By the 19th century, palimpsested texts were still being found in the monasteries and old libraries of Europe, but the material object had transformed into a metaphor for history and memory — how the past folds into the present, remaining active but ghostly.
In 1925, Freud picked up the metaphor in a short paper called "A Note Upon the 'Mystic Writing Pad.'" He was talking about the Wunderblock, which was a child's toy. You're probably familiar with them. It's a wax slab covered by a transparent celluloid sheet and a wax paper layer. You write on it with a stylus — we had plastic ones in the 70s — the marks appear clearly on the surface, and when you tear the upper sheet off, the surface clears. But the wax below retains a ghost of the impression. I think you can still find these at Dollarama. Freud saw in the Wunderblock the surface of the mind receiving fresh perceptions, while the deeper layer retained prior impressions permanently, like scars.

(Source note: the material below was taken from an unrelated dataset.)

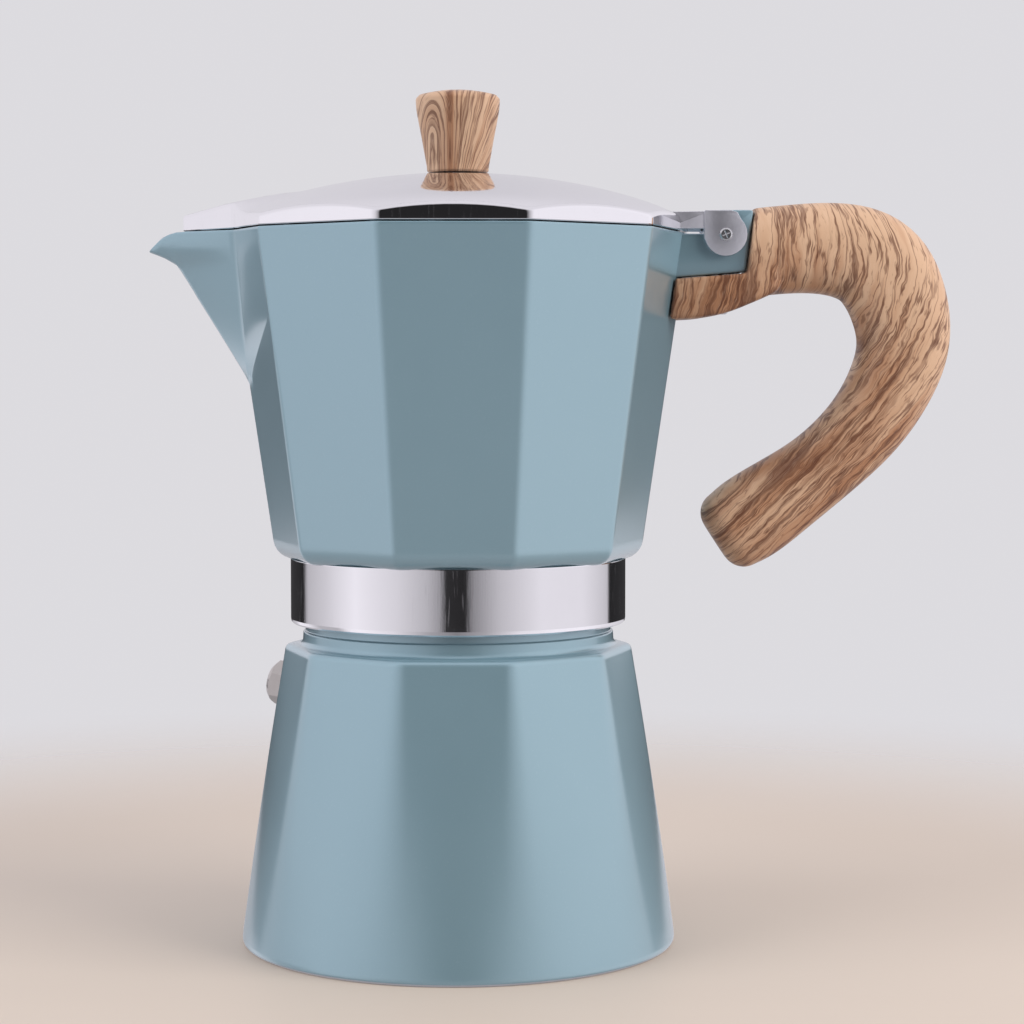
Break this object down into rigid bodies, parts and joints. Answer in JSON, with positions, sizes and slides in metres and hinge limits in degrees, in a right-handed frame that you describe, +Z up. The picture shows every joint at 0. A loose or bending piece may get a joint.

The great Marxist cultural critic Walter Benjamin never used the word palimpsest. But his Arcades Project was an enormous accumulation of quotations, images, and fragments from 19th-century Paris, organized into what he called convolutes, that produced a historical understanding through a collision of materials rather than through linear narrative. The past, for Benjamin, is not behind us but sedimented in the present. He underscores the feeling in his memoir, Berlin Childhood around 1900 — he wrote it between 1932 and 1938, though it wasn't published until the 1980s. In that memoir, he reads the space of Berlin and the years of his own life as layers in time, in which memory and place are inseparable. To walk through the city is to read a text written across the generations. The city is not a container of history, but it is its medium.
So Kensington has been written and overwritten by generation after generation in dialogue with each other. Much of the rest of Toronto has followed the flow of neoliberal erasure: scraped clean and overwritten in a single hand — the glass condo tower, the chain store frontage, the uniform pavement. The survival of multiple layers in Kensington is the outcome of working-class diversity and solidarity: small lot sizes, low-rise buildings, communal DIY stewardship and construction.
Talking with Serena and listening more to the socialist organizers I've gotten to know, I think that more and more of us are starting to see the palimpsest clearly — how many stories have been written and overwritten but never forgotten. And that includes the fact that at the base level we have vellum, the hide of a body. Everyone here is always building on top of Indigenous land, a living series of relations we can still feel and honour.
Back at home, whenever I look over and see the kids drawing, they always have erasers at the ready to rub out miscues or tidy up their lines. The erasers leave a trace. No drawing ever disappears. At this point there must be thousands of drawings packed away in folders and drawers in the house. I don't know that I can ever renovate these away, because history shows me how many powerful and simple ideas come from the past.
Thanks for listening, everybody. Take care of each other.